【Device Papers】Polarization-engineered electron transport in β-Ga₂O₃/SiC heterojunctions: Atomic-scale modulation via SiC polymorphic selection

      Researchers from the Wuhan University have published a dissertation titled "Polarization-engineered electron transport in β-Ga₂O₃/SiC heterojunctions: Atomic-scale modulation via SiC polymorphic selection" in Applied Physics Letters.

Abstract

      β-Ga₂O₃/SiC heterojunction has high potential to be used in high power electronics and optoelectronic devices, yet their performance is critically governed by their interfacial band properties. Here, we systematically investigate the band alignment and electron transport of β-Ga₂O₃/SiC heterojunctions with different SiC polytypes (2H-, 4H-, 6H-, and 3C-SiC). Precise calculations of band alignment are performed, accompanied by detailed analyses of charge transport and band bending mechanisms. Owing to the identical valence band maximum positions across SiC polytypes, all heterojunctions exhibit similar valence band offsets within 1.99–2.03 eV at the interface, while the differences in their bandgaps result in distinct conduction band offsets.
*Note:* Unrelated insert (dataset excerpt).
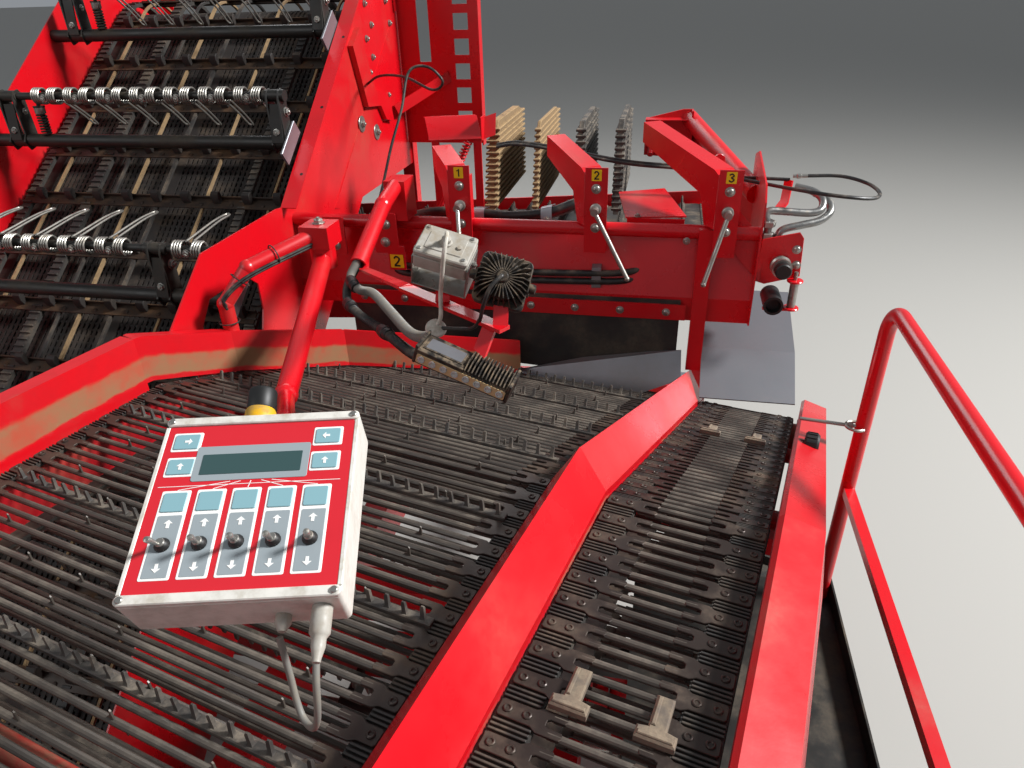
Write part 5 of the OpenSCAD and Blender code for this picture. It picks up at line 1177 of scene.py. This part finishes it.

Spontaneous polarization and mismatch-induced piezoelectric polarization collectively drive band bending within the SiC region. For hexagonal SiC polytypes, downward band bending occurs from the interface into the bulk, with the bending magnitude decreasing as hexagonal symmetry reduces. In contrast, 3C-SiC shows inversely upward bending owing to the dominance of piezoelectric polarization. Finally, we propose applicable material selection and doping strategies for specific device applications. This work provides theoretical guidance for the collaborative design of β-Ga₂O₃/SiC heterojunction-based devices.

DOI：

https://doi.org/10.1063/5.0279106